The second mechanism is a "Jakobshavn effect", coined by Terry Hughes,[27] where a small imbalance of forces caused by some perturbation can cause a substantial non-linear response. In this case an imbalance of forces at the calving front propagates up-glacier. Thinning causes the glacier to be more buoyant, even becoming afloat at the calving front, and is responsive to tidal changes. The reduced friction due to greater buoyancy allows for an increase in velocity. The reduced resistive force at the calving front is then propagated up glacier via longitudinal extension in what R. Thomas calls a backforce reduction.[10]
This mechanism is supported by the data indicating no significant seasonal velocity changes at the calving front and the acceleration propagating upglacier from the calving front.[28] The cause of the thinning could be a combination of increased surface ablation and basal ablation as one report presents data that show a sudden increase in subsurface ocean temperature in 1997 along the entire west coast of Greenland, and suggests that the changes in Jakobshavn Glacier are due to the arrival of relatively warm water originating from the Irminger Sea near Iceland.[29]

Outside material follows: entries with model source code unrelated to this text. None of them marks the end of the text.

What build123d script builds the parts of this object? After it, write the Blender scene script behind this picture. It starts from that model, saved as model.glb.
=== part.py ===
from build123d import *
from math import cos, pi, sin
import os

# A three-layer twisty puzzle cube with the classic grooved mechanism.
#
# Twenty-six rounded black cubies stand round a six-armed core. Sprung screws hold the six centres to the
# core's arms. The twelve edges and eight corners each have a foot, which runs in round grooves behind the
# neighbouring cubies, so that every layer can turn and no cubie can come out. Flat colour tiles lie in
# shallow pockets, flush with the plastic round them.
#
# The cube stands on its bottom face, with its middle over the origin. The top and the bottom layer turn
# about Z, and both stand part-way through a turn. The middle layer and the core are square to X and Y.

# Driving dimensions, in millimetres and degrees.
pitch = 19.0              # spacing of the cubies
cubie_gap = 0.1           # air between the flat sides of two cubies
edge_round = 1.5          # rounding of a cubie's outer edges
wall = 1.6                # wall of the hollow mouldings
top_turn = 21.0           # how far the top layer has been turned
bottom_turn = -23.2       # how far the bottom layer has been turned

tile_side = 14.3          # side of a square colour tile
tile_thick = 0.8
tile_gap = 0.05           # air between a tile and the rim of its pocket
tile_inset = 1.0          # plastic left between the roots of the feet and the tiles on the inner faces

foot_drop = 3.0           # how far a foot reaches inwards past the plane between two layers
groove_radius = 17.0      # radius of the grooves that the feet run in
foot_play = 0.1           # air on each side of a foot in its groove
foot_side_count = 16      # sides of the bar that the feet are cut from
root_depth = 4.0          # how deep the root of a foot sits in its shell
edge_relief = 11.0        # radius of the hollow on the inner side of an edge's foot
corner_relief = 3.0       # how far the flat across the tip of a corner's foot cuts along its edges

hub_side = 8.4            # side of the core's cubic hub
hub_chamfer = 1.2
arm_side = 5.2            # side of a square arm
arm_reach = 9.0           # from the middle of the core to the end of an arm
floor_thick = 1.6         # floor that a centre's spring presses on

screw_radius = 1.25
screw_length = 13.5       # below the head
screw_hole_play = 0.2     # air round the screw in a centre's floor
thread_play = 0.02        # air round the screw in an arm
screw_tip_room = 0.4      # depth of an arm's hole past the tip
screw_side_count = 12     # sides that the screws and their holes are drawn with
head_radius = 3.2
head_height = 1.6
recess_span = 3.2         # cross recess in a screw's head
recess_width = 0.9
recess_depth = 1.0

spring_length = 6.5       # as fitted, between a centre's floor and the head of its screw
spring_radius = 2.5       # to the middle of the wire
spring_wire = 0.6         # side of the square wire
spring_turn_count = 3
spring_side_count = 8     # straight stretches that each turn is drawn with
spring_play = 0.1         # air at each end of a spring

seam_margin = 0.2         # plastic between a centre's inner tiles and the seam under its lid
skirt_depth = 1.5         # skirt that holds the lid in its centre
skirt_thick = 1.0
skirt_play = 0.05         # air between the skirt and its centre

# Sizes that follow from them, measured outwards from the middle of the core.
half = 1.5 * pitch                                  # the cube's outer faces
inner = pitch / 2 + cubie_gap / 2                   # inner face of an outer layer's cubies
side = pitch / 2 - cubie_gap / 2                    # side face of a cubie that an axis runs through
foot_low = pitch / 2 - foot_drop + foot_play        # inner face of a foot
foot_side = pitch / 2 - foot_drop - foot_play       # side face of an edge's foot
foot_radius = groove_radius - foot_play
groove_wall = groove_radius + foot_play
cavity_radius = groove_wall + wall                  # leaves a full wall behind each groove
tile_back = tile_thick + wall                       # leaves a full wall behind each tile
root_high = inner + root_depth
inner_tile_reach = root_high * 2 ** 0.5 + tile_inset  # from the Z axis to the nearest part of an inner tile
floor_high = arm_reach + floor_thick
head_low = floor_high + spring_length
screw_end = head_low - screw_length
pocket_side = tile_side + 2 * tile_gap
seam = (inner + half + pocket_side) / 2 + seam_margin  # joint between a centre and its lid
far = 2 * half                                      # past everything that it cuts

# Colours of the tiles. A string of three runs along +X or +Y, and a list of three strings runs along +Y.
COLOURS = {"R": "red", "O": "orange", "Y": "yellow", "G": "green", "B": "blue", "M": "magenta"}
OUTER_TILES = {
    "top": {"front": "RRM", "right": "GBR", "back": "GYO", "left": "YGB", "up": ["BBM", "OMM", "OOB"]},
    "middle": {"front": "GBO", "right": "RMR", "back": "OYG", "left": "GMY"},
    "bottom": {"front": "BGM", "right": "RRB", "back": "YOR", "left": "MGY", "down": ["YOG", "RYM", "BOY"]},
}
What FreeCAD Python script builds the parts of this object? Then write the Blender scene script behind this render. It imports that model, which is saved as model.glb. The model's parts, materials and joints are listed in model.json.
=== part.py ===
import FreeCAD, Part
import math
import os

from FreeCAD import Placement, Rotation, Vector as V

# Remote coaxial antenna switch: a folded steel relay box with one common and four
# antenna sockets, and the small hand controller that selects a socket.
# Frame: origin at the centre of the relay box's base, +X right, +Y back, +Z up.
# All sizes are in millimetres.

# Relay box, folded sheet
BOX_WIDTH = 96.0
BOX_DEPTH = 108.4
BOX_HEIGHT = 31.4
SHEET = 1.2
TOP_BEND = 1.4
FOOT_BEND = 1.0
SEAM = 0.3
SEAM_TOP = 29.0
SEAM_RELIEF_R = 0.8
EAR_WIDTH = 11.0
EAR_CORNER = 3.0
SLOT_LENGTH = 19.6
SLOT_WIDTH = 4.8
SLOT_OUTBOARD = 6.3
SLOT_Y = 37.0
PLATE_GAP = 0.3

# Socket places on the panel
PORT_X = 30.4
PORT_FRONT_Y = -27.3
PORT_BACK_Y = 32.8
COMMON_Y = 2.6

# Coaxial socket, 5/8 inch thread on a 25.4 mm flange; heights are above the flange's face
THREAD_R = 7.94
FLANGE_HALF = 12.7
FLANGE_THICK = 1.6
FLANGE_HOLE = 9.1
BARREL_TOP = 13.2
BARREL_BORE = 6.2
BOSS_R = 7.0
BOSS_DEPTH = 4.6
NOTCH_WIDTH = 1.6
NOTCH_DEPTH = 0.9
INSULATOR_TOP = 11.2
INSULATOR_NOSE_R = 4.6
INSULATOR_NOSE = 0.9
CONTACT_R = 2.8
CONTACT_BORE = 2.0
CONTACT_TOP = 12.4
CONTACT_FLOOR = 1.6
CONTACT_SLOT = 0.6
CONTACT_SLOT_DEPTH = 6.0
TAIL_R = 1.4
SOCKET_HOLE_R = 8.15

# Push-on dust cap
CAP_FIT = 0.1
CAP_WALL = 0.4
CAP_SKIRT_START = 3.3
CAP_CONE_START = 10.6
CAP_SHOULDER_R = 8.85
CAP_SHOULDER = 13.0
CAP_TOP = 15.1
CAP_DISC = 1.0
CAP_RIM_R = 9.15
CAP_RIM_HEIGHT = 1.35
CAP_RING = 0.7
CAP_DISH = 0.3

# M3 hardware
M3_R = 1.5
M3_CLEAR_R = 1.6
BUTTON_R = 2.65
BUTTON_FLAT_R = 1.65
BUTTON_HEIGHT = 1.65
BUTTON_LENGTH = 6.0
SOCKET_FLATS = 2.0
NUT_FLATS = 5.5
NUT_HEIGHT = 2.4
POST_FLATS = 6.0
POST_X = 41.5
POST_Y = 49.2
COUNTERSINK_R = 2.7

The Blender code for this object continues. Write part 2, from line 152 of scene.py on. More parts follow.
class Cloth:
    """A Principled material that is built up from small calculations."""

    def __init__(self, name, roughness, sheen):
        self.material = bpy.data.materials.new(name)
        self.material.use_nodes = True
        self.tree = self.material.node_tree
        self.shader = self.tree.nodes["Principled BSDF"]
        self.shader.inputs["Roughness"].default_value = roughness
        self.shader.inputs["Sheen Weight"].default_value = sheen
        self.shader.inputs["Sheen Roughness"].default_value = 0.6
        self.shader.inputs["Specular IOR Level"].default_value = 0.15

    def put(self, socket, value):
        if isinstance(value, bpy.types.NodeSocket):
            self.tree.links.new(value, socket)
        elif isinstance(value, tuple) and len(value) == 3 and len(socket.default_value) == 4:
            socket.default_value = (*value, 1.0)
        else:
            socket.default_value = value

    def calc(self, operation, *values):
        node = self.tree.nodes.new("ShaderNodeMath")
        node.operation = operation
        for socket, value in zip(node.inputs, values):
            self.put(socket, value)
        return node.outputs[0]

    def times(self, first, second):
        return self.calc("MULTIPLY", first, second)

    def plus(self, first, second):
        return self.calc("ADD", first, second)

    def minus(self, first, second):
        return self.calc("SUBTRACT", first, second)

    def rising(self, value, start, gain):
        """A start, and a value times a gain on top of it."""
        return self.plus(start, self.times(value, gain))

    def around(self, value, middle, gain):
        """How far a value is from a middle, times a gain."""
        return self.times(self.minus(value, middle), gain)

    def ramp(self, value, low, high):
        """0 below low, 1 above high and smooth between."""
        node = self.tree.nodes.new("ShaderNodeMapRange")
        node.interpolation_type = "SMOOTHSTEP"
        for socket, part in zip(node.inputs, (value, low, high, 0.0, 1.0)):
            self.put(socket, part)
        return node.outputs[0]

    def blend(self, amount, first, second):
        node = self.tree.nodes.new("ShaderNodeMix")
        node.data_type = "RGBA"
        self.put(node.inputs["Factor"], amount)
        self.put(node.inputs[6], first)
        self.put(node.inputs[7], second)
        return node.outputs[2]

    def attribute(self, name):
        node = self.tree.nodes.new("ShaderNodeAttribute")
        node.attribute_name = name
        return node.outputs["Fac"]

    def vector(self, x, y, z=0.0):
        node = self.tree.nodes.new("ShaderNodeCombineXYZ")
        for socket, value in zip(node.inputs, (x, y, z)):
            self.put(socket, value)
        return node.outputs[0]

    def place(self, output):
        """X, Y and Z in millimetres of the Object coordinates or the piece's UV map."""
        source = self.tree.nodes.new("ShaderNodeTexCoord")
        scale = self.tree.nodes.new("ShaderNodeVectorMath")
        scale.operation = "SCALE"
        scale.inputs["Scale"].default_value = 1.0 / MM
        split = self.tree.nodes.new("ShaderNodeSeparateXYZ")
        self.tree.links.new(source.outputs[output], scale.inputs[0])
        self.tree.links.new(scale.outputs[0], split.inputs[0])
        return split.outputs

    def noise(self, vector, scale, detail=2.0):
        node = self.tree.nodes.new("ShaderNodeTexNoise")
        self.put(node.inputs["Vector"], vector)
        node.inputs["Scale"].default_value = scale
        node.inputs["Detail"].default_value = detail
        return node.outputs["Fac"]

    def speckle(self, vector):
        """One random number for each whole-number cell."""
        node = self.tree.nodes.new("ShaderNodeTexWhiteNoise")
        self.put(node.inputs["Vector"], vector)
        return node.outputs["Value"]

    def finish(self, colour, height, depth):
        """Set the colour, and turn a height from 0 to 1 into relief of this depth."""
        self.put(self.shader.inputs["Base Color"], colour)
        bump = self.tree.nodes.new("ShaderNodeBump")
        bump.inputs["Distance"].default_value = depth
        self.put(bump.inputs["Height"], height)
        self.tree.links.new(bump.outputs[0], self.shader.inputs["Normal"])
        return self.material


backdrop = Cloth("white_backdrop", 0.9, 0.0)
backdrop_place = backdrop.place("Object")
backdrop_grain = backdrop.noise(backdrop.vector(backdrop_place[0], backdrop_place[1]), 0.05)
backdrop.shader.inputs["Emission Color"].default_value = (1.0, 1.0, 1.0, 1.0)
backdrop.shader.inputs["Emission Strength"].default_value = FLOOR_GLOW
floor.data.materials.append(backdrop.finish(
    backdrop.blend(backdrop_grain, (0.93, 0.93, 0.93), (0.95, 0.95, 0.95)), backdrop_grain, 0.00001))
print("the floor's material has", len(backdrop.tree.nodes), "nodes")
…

Evidence also exists for a deep subglacial trench beneath the glacial outlet, identified through seismic reflection methods.[30] [31] There are theories that Greenland consists of three large islands under the ice sheet, separated at the coast by three narrow straits, one of them Jakobshavn Glacier.
In the 2012 documentary entitled Chasing Ice by cinematographer Jeff Orlowski, nature photographer James Balog and his Extreme Ice Survey (EIS) team, there is a 75-minute segment showing the Jakobshavn Glacier calving. Two EIS videographers waited several weeks in a small tent overlooking the glacier, and were finally able to witness of ice crashing off the glacier. It was the longest calving ever captured on film.